SHORT PROBLEM:
Copy nothing but the lines below running from the line containing "FLANGE_START, 540.0, 501.0)" through the line containing "obj.parent = empty", both end lines included.

BEGIN GIVEN MATERIAL

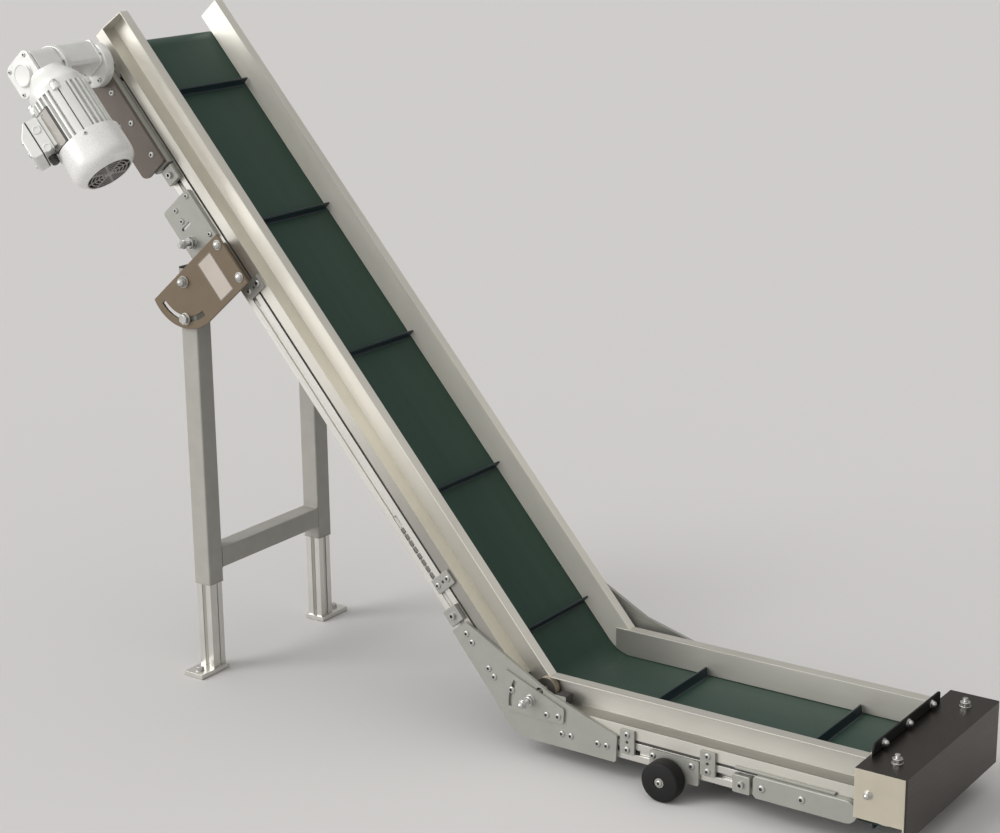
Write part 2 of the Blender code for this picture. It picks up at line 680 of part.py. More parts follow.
def tail_end():
    tail = Vector((TAIL_X, 0.0, KNEE_Z + DRUM_T))
    bars = [tension_bar(side, tag) for side, tag in ((-1, "near"), (1, "far"))]
    radius = DRUM_R - GAP
    profile = [(-133.0, 6.0), (-119.0, 6.0), (-119.0, radius), (119.0, radius),
               (119.0, 6.0), (133.0, 6.0)]
    roller = finish(turned("tail_roller", across(tail), profile, 32), "roller")
    carriage = pivot("tail_carriage", tail, bars)
    axis = pivot("tail_roller_axis", tail, [roller])
    axis.parent = carriage
    axis.matrix_parent_inverse = Matrix.Translation(-tail * MM)


def tail_cover():
    """Folded sheet hood over the tail, open below and towards the belt."""
    wall = 1.5
    start, end = COVER_START, COVER_END
    cover = prism("tail_cover", PLAN,
                  rounded([(start, -COVER_Y, 0), (end, -COVER_Y, 4.0), (end, COVER_Y, 4.0),
                           (start, COVER_Y, 0)], 3), 38.0, COVER_TOP)
    cut(cover, prism("inside", PLAN,
                     rounded([(start - 10.0, wall - COVER_Y, 0),
                              (end - wall, wall - COVER_Y, 2.5),
                              (end - wall, COVER_Y - wall, 2.5),
                              (start - 10.0, COVER_Y - wall, 0)], 3),
                     30.0, COVER_TOP - wall))
    for side in (-1, 1):
        cut(cover, side_prism("end_edge", LEVEL, rect(start - 5.0, 30.0, end - 4.5, 60.0),
                              side, COVER_Y - 5.0, COVER_Y + 5.0))
        stud = axes(Vector((585.0, side * 117.0, 0.0)), X, Y, Z)
        join(cover,
             turned("nut", stud, [(COVER_TOP - 1.0, 7.5), (COVER_TOP + 6.0, 7.5)], 6),
             turned("stud", stud, [(COVER_TOP - 3.5, 3.8), (COVER_TOP + 13.0, 3.8)], 12))
    lip = [(-112.0, COVER_TOP - 1.0), (112.0, COVER_TOP - 1.0), (112.0, COVER_TOP + 10.0),
           (-106.0, COVER_TOP + 10.0), (-112.0, COVER_TOP + 4.0)]
    across_end = axes(Vector(), Y, Z, X)
    join(cover, prism("lip", across_end, lip, start, start + wall))
    finish(cover, "cover")

    low = COVER_TOP + GAP
    strip = prism("seal_strip", across_end,
                  [(-114.0, low), (114.0, low), (114.0, 151.0), (-114.0, 151.0)],
                  start + wall + GAP, start + wall + GAP + 3.0)
    nuts = []
    for y in (-81.0, 0.0, 81.0):
        at = axes(Vector((0.0, y, 142.0)), Y, Z, X)
        face = start + wall + GAP + 3.0
        nuts.append(turned("nut", at, [(face - 1.0, 6.0), (face + 5.0, 6.0),
                                       (face + 8.0, 4.5), (face + 9.5, 2.0)], 12))
    finish(join(strip, *nuts), "rubber")


# ---- drive ------------------------------------------------------------------------
def head_drum():
    head = spot(HEAD_S, DRUM_T)
    radius = DRUM_R - GAP
    profile = [(-198.0, SHAFT_R), (-119.0, SHAFT_R), (-119.0, radius), (119.0, radius),
               (119.0, SHAFT_R), (153.0, SHAFT_R)]
    drum = finish(turned("head_drum", across(head), profile, 32), "roller")
    pivot("head_axis", head, [drum])


def gearbox():
    """Hollow-shaft gear head: flange, raised neck, rim, square body and motor flange."""
    head = across(spot(HEAD_S, DRUM_T))
    box = turned("gearbox", head, [(-157.5, 37.0), (-174.0, 37.0), (-176.0, 35.0)], 36)
    neck = across(spot(HEAD_S + 9.0, DRUM_T + 8.0))
    body = rounded_rect(HEAD_S - 31.0, DRUM_T - 31.0, HEAD_S + 31.0, DRUM_T + 31.0, 9.0, 4)
    lid = rounded_rect(HEAD_S - 29.5, DRUM_T - 29.5, HEAD_S + 29.5, DRUM_T + 29.5, 7.0, 4)
    join(box,
         side_rod("neck", neck, -1, 172.0, 258.0, 25.4, 32),
         side_rod("rim", head, -1, 254.0, 263.0, 40.0, 36),
         side_prism("body", SLOPE, body, -1, 261.0, 317.0),
         side_prism("lid", SLOPE, lid, -1, 315.0, 322.0),
         side_rod("cap", head, -1, 320.0, 327.0, 18.7, 28))
    bell = [(1196.0, 47.0), (1206.0, 47.0), (1213.0, 45.0), (1222.0, 40.0), (1230.0, 34.0),
            (1240.0, 30.0)]
    join(box, turned("bell", MOTOR, bell, 36))
    side_hole(box, head, -1, 150.0, 202.0, BORE_R)
    cut(box, turned("rotor_bore", MOTOR, [(1180.0, 9.0), (1232.0, 9.0)], 20))
    finish(box, "motor")


def fin_outline(core, tip, count):
    """Star section of the finned motor housing, as (u, v)."""
    points = []
    step = 360.0 / count
    for k in range(count):
        for offset, radius in ((-0.36, core), (-0.17, tip), (0.17, tip), (0.36, core)):
            angle = math.radians((k + 0.5 + offset) * step)
            points.append((radius * math.cos(angle), radius * math.sin(angle)))
    return points


def motor():
    housing = prism("motor_housing", MOTOR, fin_outline(40.0, 49.5, 28), 1109.0, 1195.6)
    box_way = axes(MOTOR.translation, ALONG, -(NORMAL + Y).normalized(),
                   (NORMAL - Y).normalized())
    join(housing, prism("pad", box_way, rect(1120.0, 34.0, 1174.0, 50.0), -27.0, 27.0))
    cut(housing, turned("cavity", MOTOR, [(1114.0, 33.0), (1200.0, 33.0)], 28),
        turned("shaft_way", MOTOR, [(1104.0, 9.0), (1116.0, 9.0)], 20))
    finish(housing, "motor")

    inner = COWL_R - 2.0
    shell = [(1108.6, inner), (1108.6, COWL_R), (1066.0, COWL_R), (1056.0, 51.5),
             (1048.0, 46.5), (1044.0, 40.0), (1044.0, 10.0), (1046.0, 10.0),
             (1046.0, 39.0), (1050.0, 45.0), (1057.0, 49.5), (1066.0, inner)]
    cowl = turned("fan_cowl", MOTOR, shell, 36, ring=True)
    for ring_radius in (18.0, 26.0, 34.0):
        for k in range(8):
            slot = curved_slot(0.0, 0.0, ring_radius, k * 45.0 + 6.0, k * 45.0 + 39.0, 2.0, 3)
            cut(cowl, prism("vent", MOTOR, slot, 1039.0, 1047.0))
    finish(cowl, "motor")

    shaft = [(1052.0, 7.0), (1119.0, 7.0), (1119.0, 30.0), (1185.0, 30.0), (1185.0, 7.0),
             (1229.0, 7.0)]
    rotor = finish(turned("motor_rotor", MOTOR, shaft, 28), "motor_inner")
    fan = turned("cooling_fan", MOTOR, [(1062.0, 7.4), (1062.0, 16.0), (1082.0, 16.0),
                                        (1082.0, 7.4)], 20, ring=True)
    for k in range(6):
        blade = axes(MOTOR.translation, *turned_axes(k * 60.0))
        join(fan, prism("blade", blade, rect(14.0, -1.5, 44.0, 1.5), 1064.0, 1080.0))
    finish(fan, "motor_inner")
    pivot("rotor_axis", MOTOR @ Vector((0.0, 0.0, 1152.0)), [rotor, fan])

    side_view = [(1117.0, 50.4), (1176.0, 50.4), (1176.0, 74.0), (1153.0, 89.5),
                 (1121.0, 89.5), (1117.0, 85.5)]
    box = prism("terminal_box", box_way, side_view, -31.0, 31.0)
    gland = axes(box_way @ Vector((0.0, 62.0, 0.0)), box_way.col[2].to_3d(),
                 -box_way.col[1].to_3d(), ALONG)
    join(box, turned("gland", gland, [(1103.0, 5.0), (1108.0, 7.0), (1119.0, 7.0)], 12))
    finish(box, "motor")


def turned_axes(angle):
    """The motor frame's axes turned about the shaft by an angle."""
    c, s = math.cos(math.radians(angle)), math.sin(math.radians(angle))
    return Y * c + NORMAL * s, NORMAL * c - Y * s, ALONG


# ---- assembly -----------------------------------------------------------------------
def main():
    for old in list(bpy.data.objects):
        bpy.data.objects.remove(old)

    for side, tag in ((-1, "near"), (1, "far")):
        rails(side, tag)
        slope_guide(side, tag)
        level_guide(side, tag)
        knee_plate(side, tag)
        adjuster(side, tag)
        head_plate(side, tag)
        leg_mount(side, tag)
        swivel_plate(side, tag)
        support_wheel(side, tag)
        guide_holder("upper_guide_holder_" + tag, SLOPE, 798.5, -43.0, side)
        guide_holder("lower_guide_holder_" + tag, SLOPE, 234.3, -43.0, side)
        guide_holder("knee_guide_holder_" + tag, LEVEL, 165.7, KNEE_Z - 43.0, side)
        guide_holder("tail_guide_holder_" + tag, LEVEL, 302.0, KNEE_Z - 43.0, side)
    stop_block("upper_slot_block", SLOPE, 1034.0, RAIL_T, -1)
    stop_block("lower_slot_block", SLOPE, 182.0, RAIL_T, -1)
    stop_block("level_slot_block", LEVEL, 360.0, KNEE_Z + RAIL_T, -1)
    slide_bed("slope_bed", SLOPE_RUN, FLANGE_START, 1226.0, 1238.0)
    slide_bed("level_bed", LEVEL_RUN, FLANGE_START, 540.0, 501.0)
    tie("lower_cross_tie", SLOPE_RUN, 285.0)
    tie("upper_cross_tie", SLOPE_RUN, 935.0)
    tie("level_cross_tie", LEVEL_RUN, 285.0)
    return_roller()
    belt()
    motor_plate()
    leg_stand()
    tail_end()
    tail_cover()
    head_drum()
    gearbox()
    motor()

    whole = bpy.data.objects.new("conveyor", None)
    whole.location = KNEE_PLACE * MM
    bpy.context.collection.objects.link(whole)
    for piece in bpy.data.objects:
        if piece.parent is None and piece is not whole:
            piece.parent = whole


main()
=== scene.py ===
"""Looks of the belt conveyor section: finishes, fasteners, belt, drive and small parts.

Lengths are in millimetres until a mesh is made. Along the incline, s runs up the slope
from the knee and t is the height over the belt line, square to the slope; y is measured
from the belt's centre plane, with the near side at -y.
"""

import math

import bmesh
import bpy
from mathutils import Matrix, Vector


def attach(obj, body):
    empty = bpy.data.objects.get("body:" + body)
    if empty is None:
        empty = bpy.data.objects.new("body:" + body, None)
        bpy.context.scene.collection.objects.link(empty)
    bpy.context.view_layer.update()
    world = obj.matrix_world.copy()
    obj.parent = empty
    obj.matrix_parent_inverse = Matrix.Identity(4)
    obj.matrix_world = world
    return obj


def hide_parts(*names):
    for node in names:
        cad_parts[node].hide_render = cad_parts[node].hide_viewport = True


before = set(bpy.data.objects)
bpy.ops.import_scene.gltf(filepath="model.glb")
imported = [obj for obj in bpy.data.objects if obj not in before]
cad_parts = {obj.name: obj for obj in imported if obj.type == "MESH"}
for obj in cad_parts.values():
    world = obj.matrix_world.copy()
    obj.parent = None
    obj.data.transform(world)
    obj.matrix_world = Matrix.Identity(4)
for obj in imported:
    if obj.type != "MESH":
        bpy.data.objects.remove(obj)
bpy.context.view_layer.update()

MM = 0.001
SLOPE_ANGLE = 49.5
X, Y, Z = Vector((1, 0, 0)), Vector((0, 1, 0)), Vector((0, 0, 1))
ANGLE = math.radians(SLOPE_ANGLE)
ALONG = Vector((-math.cos(ANGLE), 0, math.sin(ANGLE)))
NORMAL = Vector((math.sin(ANGLE), 0, math.cos(ANGLE)))
MIDDLE = Vector((134.6, 91.6, 0.0))            # the knee's place on the floor
KNEE = MIDDLE + Z * 91.0
RAIL_T = -38.5                                 # middle of the rails under the belt line
HEAD_S, DRUM_T = 1255.0, -30.0                 # head drum's axis
MOTOR_T, MOTOR_Y = -13.0, -296.0               # motor's axis
LEG_X, LEG_Y = -660.0, 146.0
SIDES = ((-1, "near"), (1, "far"))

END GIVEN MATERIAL

CORRECT RESPONSE:
    slide_bed("level_bed", LEVEL_RUN, FLANGE_START, 540.0, 501.0)
    tie("lower_cross_tie", SLOPE_RUN, 285.0)
    tie("upper_cross_tie", SLOPE_RUN, 935.0)
    tie("level_cross_tie", LEVEL_RUN, 285.0)
    return_roller()
    belt()
    motor_plate()
    leg_stand()
    tail_end()
    tail_cover()
    head_drum()
    gearbox()
    motor()

    whole = bpy.data.objects.new("conveyor", None)
    whole.location = KNEE_PLACE * MM
    bpy.context.collection.objects.link(whole)
    for piece in bpy.data.objects:
        if piece.parent is None and piece is not whole:
            piece.parent = whole


main()
=== scene.py ===
"""Looks of the belt conveyor section: finishes, fasteners, belt, drive and small parts.

Lengths are in millimetres until a mesh is made. Along the incline, s runs up the slope
from the knee and t is the height over the belt line, square to the slope; y is measured
from the belt's centre plane, with the near side at -y.
"""

import math

import bmesh
import bpy
from mathutils import Matrix, Vector


def attach(obj, body):
    empty = bpy.data.objects.get("body:" + body)
    if empty is None:
        empty = bpy.data.objects.new("body:" + body, None)
        bpy.context.scene.collection.objects.link(empty)
    bpy.context.view_layer.update()
    world = obj.matrix_world.copy()
    obj.parent = empty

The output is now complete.